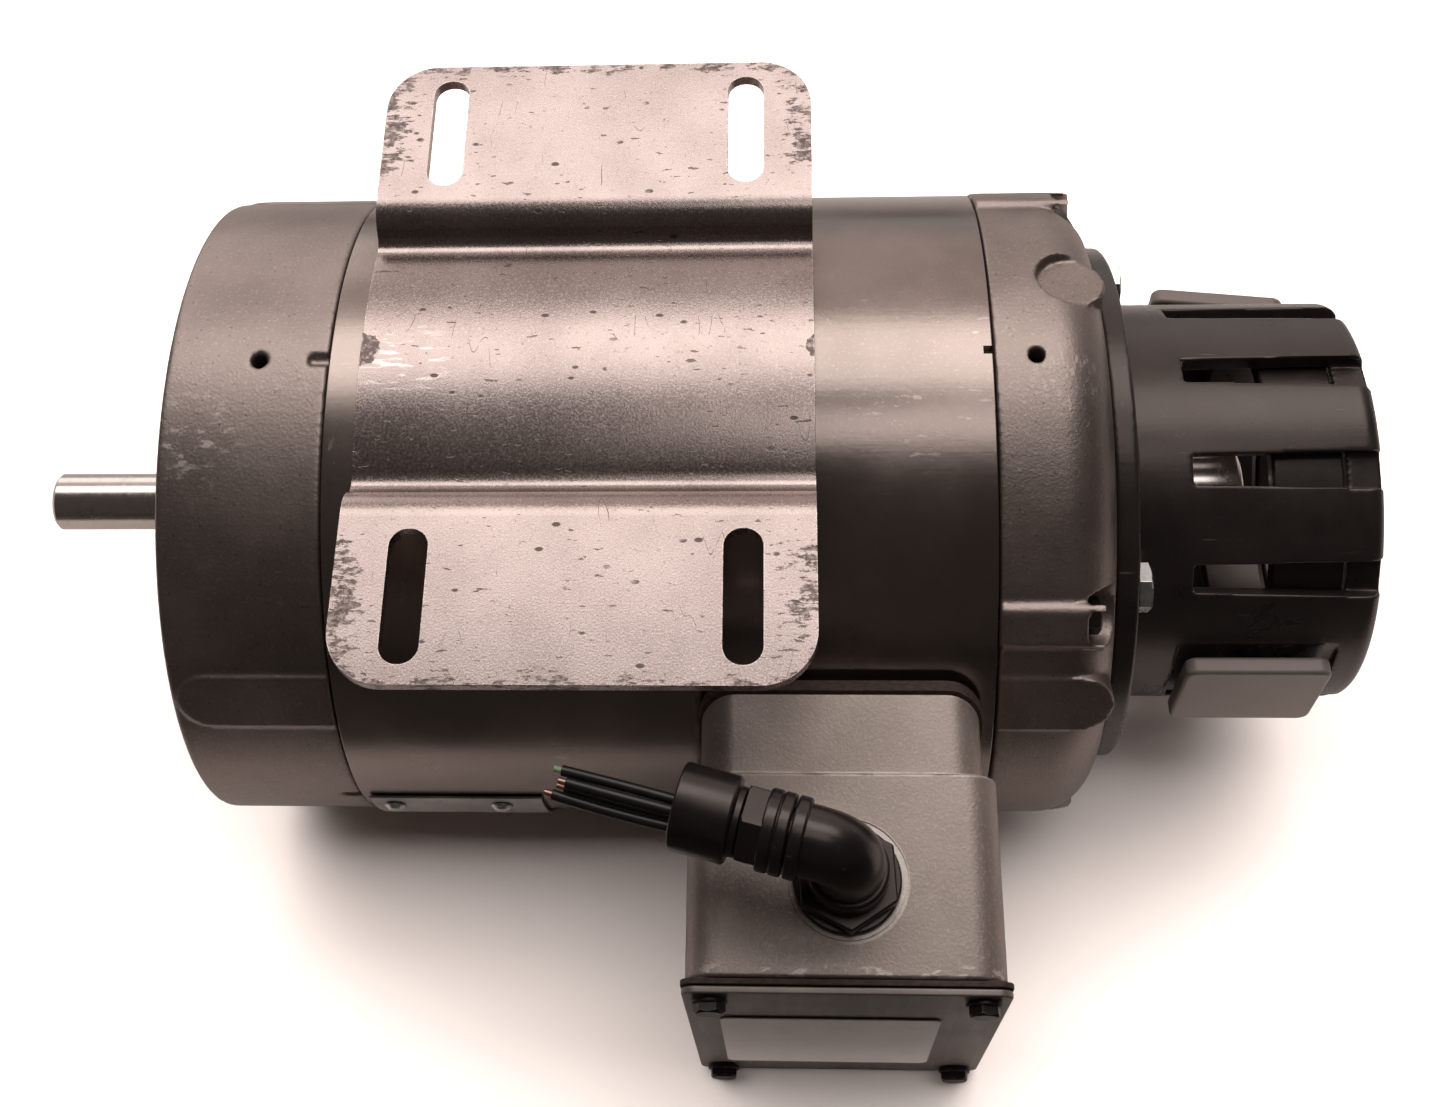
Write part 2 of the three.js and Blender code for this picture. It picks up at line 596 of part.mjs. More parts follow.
// A hollow moulded tab that rocks on a pin, drawn about its pin with the pressed end towards -X.
function releaseTab() {
  const [length, width, top, skirt] = [36.4, 31.4, 57.5, 52.8];
  const z = (radius) => TAB_PIVOT_RADIUS - radius;
  const plate = raised(roundedRectangle(length, width, 3), z(top), z(skirt), 3);
  const hollow = raised(roundedRectangle(length - 3.2, width - 3.2, 1.6), z(top - 2), z(skirt) + 1, 2);
  const lug = join(alongY(circle(2.2), 5.2, -5.2, SMALL), block(-2.2, 2.2, -5.2, 5.2, z(top - 1), 0));
  return cut(join(cut(plate, hollow), lug), tabPin(1.5, 8));
}

// The upper tab rests pressed in at its tip end, and the lower one level.
for (const { side, clock, pivotX, restTilt } of TABS) {
  const pivot = new THREE.Group();
  pivot.position.set(pivotX, 0, -TAB_PIVOT_RADIUS);
  clockedGroup(clock).add(pivot);
  add(pivot, `release_tab_${side}`, releaseTab(), greyPlastic).rotation.y = radians(restTilt);
  add(pivot, `tab_pin_${side}`, tabPin(1.15, 8.4), steel);
}

// ---------------------------------------------------------------- conduit box

const boxOutline = (width, depth, radius) =>
  roundedRectangle(width, depth, radius, BOX_CENTRE_X, -SHAFT_HEIGHT);

// A prism of the box's outline, from one height on the -Y side to another.
const boxPrism = (width, depth, radius, y0, y1) =>
  alongY(boxOutline(width, depth, radius), y0, y1, 3).scale(1, 1, -1);

// What lies inside a radius of the shaft, along the box's length.
const withinRadius = (radius) => disc(-140, 20, radius, ROUND).translate(0, 0, SHAFT_HEIGHT);

const LID_SCREWS = [[-1, -1], [1, -1], [1, 1], [-1, 1]].map(([side, end]) => vec3(
  BOX_CENTRE_X + side * (BOX_WIDTH / 2 - LID_SCREW_INSET), 0,
  SHAFT_HEIGHT + end * (BOX_DEPTH / 2 - LID_SCREW_INSET),
));

// A cylinder along Y in the row's own frame.
const upright = (x, z, y0, y1, radius, facets = SMALL) =>
  new THREE.CylinderGeometry(radius, radius, Math.abs(y1 - y0), facets).translate(x, (y0 + y1) / 2, z);

function conduitBox() {
  const outer = join(
    boxPrism(NECK_WIDTH, NECK_DEPTH, 8, -50, BOX_SHOULDER_Y - 1),
    boxPrism(BOX_WIDTH, BOX_DEPTH, 8, BOX_SHOULDER_Y, BOX_RIM_Y),
  );
  const inner = join(
    boxPrism(NECK_WIDTH - 2 * BOX_WALL, NECK_DEPTH - 2 * BOX_WALL, 5, -50, BOX_SHOULDER_Y - 4),
    boxPrism(BOX_WIDTH - 2 * BOX_WALL, BOX_DEPTH - 2 * BOX_WALL, 5, BOX_SHOULDER_Y - BOX_WALL, BOX_RIM_Y - 1),
  );
  const posts = LID_SCREWS.map(({ x, z }) => upright(x, z, BOX_RIM_Y, BOX_RIM_Y + 22, 4.4, 10));
  const shell = cut(outer, withinRadius(SADDLE_RADIUS));
  const hollow = cut(inner, withinRadius(SADDLE_RADIUS + BOX_WALL));
  const knockout = disc(30, 48, KNOCKOUT_RADIUS, 18).rotateY(-Math.PI / 2)
    .translate(FITTING_X, FITTING_Y, 0);
  const wallZ = SHAFT_HEIGHT - BOX_DEPTH / 2;
  const scoreRing = ring(wallZ - 1, wallZ + 0.5, KNOCKOUT_RING - 0.7, KNOCKOUT_RING, 20)
    .rotateY(-Math.PI / 2).translate(FITTING_X, FITTING_Y, 0);
  return cut(join(cut(shell, hollow), posts), knockout, scoreRing,
    upright(BOX_CENTRE_X, SHAFT_HEIGHT, -80, -95, LEAD_HOLE_RADIUS + GAP, 16),
    [-20, 20].map((offset) => upright(BOX_CENTRE_X + offset, SHAFT_HEIGHT, -80, -95, 2.3)),
    LID_SCREWS.map(({ x, z }) => upright(x, z, BOX_RIM_Y - 1, BOX_RIM_Y + 16, 1.9)));
}

function boxGasket() {
  const sheet = cut(
    boxPrism(NECK_WIDTH + 1, NECK_DEPTH + 1, 8.5, -50, -95),
    boxPrism(NECK_WIDTH - 16, NECK_DEPTH - 20, 4, -50, -95),
  );
  return cut(common(sheet, withinRadius(SADDLE_RADIUS - GAP)), withinRadius(BAND_RADIUS + GAP));
}

const lidPrism = (width, depth, y0, y1) => boxPrism(BOX_WIDTH + width, BOX_DEPTH + depth, 3.5, y0, y1);
const LID_SIZE = 2 * LID_OVERHANG;
const LID_BACK_Y = BOX_RIM_Y - 1.9;
const LID_FRONT_Y = LID_BACK_Y - 1.6;

function lidGasket() {
  const sheet = lidPrism(LID_SIZE, LID_SIZE, BOX_RIM_Y - GAP, LID_BACK_Y + GAP);
  const window = boxPrism(BOX_WIDTH - 20, BOX_DEPTH - 20, 6, BOX_RIM_Y, LID_BACK_Y);
  return cut(sheet, window, LID_SCREWS.map(({ x, z }) => upright(x, z, -135, -145, 1.9)));
}

const boxLid = () => cut(lidPrism(LID_SIZE - 0.5, LID_SIZE - 0.5, LID_BACK_Y, LID_FRONT_Y),
  LID_SCREWS.map(({ x, z }) => upright(x, z, -135, -145, 1.9)));

add(motor, 'conduit_box', conduitBox(), paint.box);
add(motor, 'box_gasket', boxGasket(), gasketRubber);
add(motor, 'lid_gasket', lidGasket(), gasketRubber);
add(motor, 'box_lid', boxLid(), paint.lid);
add(motor, 'box_label', alongY(roundedRectangle(51, 62, 2), 0, -0.3, 3), labelFilm)
  .position.set(-56.9, LID_FRONT_Y - GAP, SHAFT_HEIGHT + 5.8);

const lidScrew = hexScrew({ radius: 1.6, length: 16, flats: 6.4, head: 3.2, washer: 4.1 });
LID_SCREWS.forEach(({ x, z }, i) => {
  const mesh = add(motor, `lid_screw_${i + 1}`, lidScrew, blackScrew);
  mesh.position.set(x, LID_FRONT_Y - GAP, z);
  mesh.rotation.z = Math.PI / 2;
});

const boxScrew = hexScrew({ radius: 2, length: 10, flats: 6.4, head: 3, washer: 4.3 });
[-20, 20].forEach((offset, i) => {
  const mesh = add(motor, `box_screw_${i + 1}`, boxScrew, zinc);
  mesh.position.set(BOX_CENTRE_X + offset, -(SADDLE_RADIUS + BOX_WALL + GAP), SHAFT_HEIGHT);
  mesh.rotation.z = Math.PI / 2;
});

// A rubber bush in the hole that the leads pass through.
function leadGrommet() {
  const bush = turned([
    [-93.5, 6.9], [-93.5, 11], [-91.8, 11], [-91.8, 8.9], [-81.6, 8.9], [-81.6, 6.9],
  ], 14);
  return bush.rotateZ(Math.PI / 2);
}
add(motor, 'lead_grommet', leadGrommet(), rubber).position.set(BOX_CENTRE_X, 0, SHAFT_HEIGHT);

// Three leads run from the rear end turn, out through the bush and into the box.
[-1, 0, 1].forEach((place, i) => {
  const z = SHAFT_HEIGHT + 3.4 * place;
  const curve = new THREE.CatmullRomCurve3([
    vec3(-73, -74.6, z + 5 * place), vec3(-66, -76.2, z + 3 * place), vec3(-60.6, -83, z),
    vec3(-60.1, -92, z), vec3(-58 - 3 * place, -104, z + 6 * place), vec3(-66, -122, z + 12 * place),
  ]);
  add(motor, `stator_lead_${i + 1}`, bentRod(curve, 1.4, 8, 3), insulation);
});

// ---------------------------------------------------------------- right-angle cable fitting

// Drawn with the threaded leg along +Z, from the box wall, and the arm along +X at height zero.
function elbowBody() {
  const bend = 8;
  const legTop = SHAFT_HEIGHT - BOX_DEPTH / 2 - FITTING_ARM_Z;
  const path = new THREE.CurvePath();
  path.add(new THREE.LineCurve3(vec3(0, 0, legTop - 6), vec3(0, 0, bend)));
  path.add(new THREE.QuadraticBezierCurve3(vec3(0, 0, bend), vec3(0, 0, 0), vec3(bend, 0, 0)));
  path.add(new THREE.LineCurve3(vec3(bend, 0, 0), vec3(11.5, 0, 0)));
  const section = 7.7;
  const bar = bentRod(path, section, 12, 8);
  const standing = (z0, z1, radius, facets) =>
    disc(z0, z1, radius, facets).rotateY(-Math.PI / 2);
  const collar = turned([[9.7, 0], [9.7, 8.3], [10.3, 8.9], [12.2, 8.9], [12.8, 8.3], [12.8, 0]], 18);
  const spigot = disc(12, 22, 5.9, 14);
  const leg = standing(12, legTop - 5.2, 9.2, 18);
  const flange = standing(legTop - 5.2, legTop - GAP, 12.4, 20);
  const thread = standing(legTop - 1, legTop + 13, KNOCKOUT_RADIUS - GAP - 0.1, 18);
  const wireWay = join(standing(1, legTop + 20, 5, 10), disc(-1, 30, 4.6, 10));
  return cut(join(bar, collar, spigot, leg, flange, thread), wireWay);
}

const fitting = new THREE.Group();
fitting.position.set(FITTING_X, FITTING_Y, FITTING_ARM_Z);
fitting.rotation.z = radians(FITTING_BEARING);
motor.add(fitting);
add(fitting, 'elbow_body', elbowBody(), blackPlastic);

function elbowLocknut() {
  const wallInside = SHAFT_HEIGHT - BOX_DEPTH / 2 + BOX_WALL - FITTING_ARM_Z;
  const nut = cut(raised(hexagon(25), wallInside + GAP, wallInside + 5),
    raised(circle(KNOCKOUT_RADIUS), 0, 60, 8));
  return nut;
}
add(fitting, 'elbow_locknut', elbowLocknut(), zinc);

// A six-sided clamping nut with a round skirt.
function glandNut() {
  const round = turned([[13.1, 6.2], [13.1, 8.5], [13.9, 9], [18.2, 9], [19, 8.4], [19, 6.2]], 18);
  const hex = cut(alongX(hexagon(15.8), 18.6, 23.5), disc(17, 25, 6.2, 18));
  return join(round, hex);
}
add(fitting, 'gland_nut', glandNut(), blackPlastic);

add(fitting, 'gland_sleeve', turned([
  [23.8, 5], [23.8, 7.6], [25.4, 7.6], [26, 9.6], [37.6, 9.6], [38.2, 9], [38.2, 6.8], [28, 6.8], [28, 5],
], 20), blackPlastic);

// Four insulated wires with short bare ends, a little fanned.
const WIRES = [[1, 0, 26.5], [-2, -2.1, 24.4], [-4.8, 0.3, 27], [-2, 2.4, 25.2]];
WIRES.forEach(([across, deep, reach], i) => {
  const tip = vec3(38.2 + reach, across * 0.95 - 0.2, deep);
  const curve = new THREE.QuadraticBezierCurve3(
    vec3(29, across * 0.9, deep * 0.9), vec3(48, across * 1.15, deep * 1.3), tip);
  const onward = curve.getTangent(1);
  const bare = new THREE.CylinderGeometry(0.75, 0.75, 4, 6).rotateZ(-Math.PI / 2)
    .applyQuaternion(new THREE.Quaternion().setFromUnitVectors(vec3(1, 0, 0), onward))
    .translate(tip.x, tip.y, tip.z);
  add(fitting, `cable_wire_${i + 1}`, join(bentRod(curve, 1.2, 6, 3), bare), insulation);
});

// ---------------------------------------------------------------- nameplate

const PLATE_FROM = -89;
const PLATE_TO = -125;

function nameplate() {
  const inner = BAND_RADIUS + GAP;
  const outline = new THREE.Shape();
  const [from, to] = [radians(PLATE_FROM - 90), radians(PLATE_TO - 90)];
  outline.absarc(0, 0, inner + 0.8, from, to, true);
  outline.absarc(0, 0, inner, to, from, false);
  const sheet = alongX(outline, 16, 61, 8);
  return cut(sheet, RIVETS.map(({ x, clock }) => clocked(radial(x, 70, 95, 1.9, 8), [clock])));
}

const RIVETS = [27, 55].flatMap((x) => [-93, -121].map((clock) => ({ x, clock })));

add(axis, 'nameplate', nameplate(), castAluminium);
const rivet = new THREE.LatheGeometry(
  [vec2(0, 0), vec2(1.5, 0), vec2(1.5, 1.2), vec2(2.9, 1.2), vec2(2, 2.4), vec2(0, 2.8)],
  10).rotateX(-Math.PI / 2);
RIVETS.forEach(({ x, clock }, i) => {
  add(clockedGroup(clock), `nameplate_rivet_${i + 1}`, rivet, zinc)
    .position.set(x, 0, -(BAND_RADIUS + GAP + 0.1));
});

motor.position.set(-SHAFT_END, 0, -SHAFT_HEIGHT);

export default motor;
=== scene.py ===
"""A small-frame electric motor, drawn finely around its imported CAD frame.

Shapes are drawn in millimetres and scaled to metres when they are placed. Most are turned about the
shaft: they are drawn with the X axis as the shaft and lifted to its height. A "clock" angle is measured
round the shaft from straight down and rises towards +Y, so the conduit box, on the -Y side, is at -90
degrees. A feature is drawn at the bottom of the motor, where -Z is outward, and clocked round.
"""

import json
import math

import bmesh
import bpy
from mathutils import Matrix, Vector


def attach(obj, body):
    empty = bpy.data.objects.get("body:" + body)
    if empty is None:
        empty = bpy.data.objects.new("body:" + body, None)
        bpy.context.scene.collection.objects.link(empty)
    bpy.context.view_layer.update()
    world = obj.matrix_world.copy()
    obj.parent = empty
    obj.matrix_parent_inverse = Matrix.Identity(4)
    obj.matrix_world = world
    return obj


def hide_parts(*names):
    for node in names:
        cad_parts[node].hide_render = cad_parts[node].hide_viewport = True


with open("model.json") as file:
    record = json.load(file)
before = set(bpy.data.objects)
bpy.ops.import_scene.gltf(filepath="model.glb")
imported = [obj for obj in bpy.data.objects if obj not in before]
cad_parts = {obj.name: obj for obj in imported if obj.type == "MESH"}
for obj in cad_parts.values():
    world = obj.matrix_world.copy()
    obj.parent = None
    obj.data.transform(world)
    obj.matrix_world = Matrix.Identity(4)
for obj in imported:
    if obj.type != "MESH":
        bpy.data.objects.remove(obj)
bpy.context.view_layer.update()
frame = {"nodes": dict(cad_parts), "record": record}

# ---------------------------------------------------------------- driving dimensions, in millimetres

SHAFT_HEIGHT = 88.9
BAND_RADIUS = 83.75
BAND_WALL = 2.5
BAND_FRONT = 63
BAND_REAR = -97.2
CASTING_RADIUS = 83.6
GAP = 0.3  # between parts that lie together
LIP_RADIUS = BAND_RADIUS - BAND_WALL - GAP
LIP_LENGTH = 6
INSIDE_RADIUS = 77
THROUGH_WALL = (70, 95)  # from the axis, for a hole through the band or a casting
DRAIN_HOLES_X = (80.5, -107.6)
PAD_WIDTH = 16

FACE_X = 103.5
REGISTER_RADIUS = 57.15
SHAFT_END = 158.5
SHAFT_RADIUS = 7.94
REAR_SHAFT_RADIUS = 6
REAR_SHAFT_END = -166
DRIVE_BEARING_FRONT = 99.3
DRIVE_BORE = 26.3
REAR_BORE = 20.3

BASE_LENGTH = 109.5
BASE_WIDTH = 168
BASE_SHEET = 3.3
FOOT_CORNER = 13
SLOT_PITCH_X = 76.2
SLOT_CENTRE_Y = 63.1
SLOT_LENGTH = 32.2
SLOT_WIDTH = 9
THROUGH_BASE = (-5, 30)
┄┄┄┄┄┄
WHAT THE EXERCISE ASKS:
Reproduce verbatim the lines above, from the line with "add(axis, 'nameplate', nameplate(), castAluminium);" through the line with "imported = [obj".

SOLUTION BELOW:
add(axis, 'nameplate', nameplate(), castAluminium);
const rivet = new THREE.LatheGeometry(
  [vec2(0, 0), vec2(1.5, 0), vec2(1.5, 1.2), vec2(2.9, 1.2), vec2(2, 2.4), vec2(0, 2.8)],
  10).rotateX(-Math.PI / 2);
RIVETS.forEach(({ x, clock }, i) => {
  add(clockedGroup(clock), `nameplate_rivet_${i + 1}`, rivet, zinc)
    .position.set(x, 0, -(BAND_RADIUS + GAP + 0.1));
});

motor.position.set(-SHAFT_END, 0, -SHAFT_HEIGHT);

export default motor;
=== scene.py ===
"""A small-frame electric motor, drawn finely around its imported CAD frame.

Shapes are drawn in millimetres and scaled to metres when they are placed. Most are turned about the
shaft: they are drawn with the X axis as the shaft and lifted to its height. A "clock" angle is measured
round the shaft from straight down and rises towards +Y, so the conduit box, on the -Y side, is at -90
degrees. A feature is drawn at the bottom of the motor, where -Z is outward, and clocked round.
"""

import json
import math

import bmesh
import bpy
from mathutils import Matrix, Vector


def attach(obj, body):
    empty = bpy.data.objects.get("body:" + body)
    if empty is None:
        empty = bpy.data.objects.new("body:" + body, None)
        bpy.context.scene.collection.objects.link(empty)
    bpy.context.view_layer.update()
    world = obj.matrix_world.copy()
    obj.parent = empty
    obj.matrix_parent_inverse = Matrix.Identity(4)
    obj.matrix_world = world
    return obj


def hide_parts(*names):
    for node in names:
        cad_parts[node].hide_render = cad_parts[node].hide_viewport = True


with open("model.json") as file:
    record = json.load(file)
before = set(bpy.data.objects)
bpy.ops.import_scene.gltf(filepath="model.glb")
imported = [obj for obj in bpy.data.objects if obj not in before]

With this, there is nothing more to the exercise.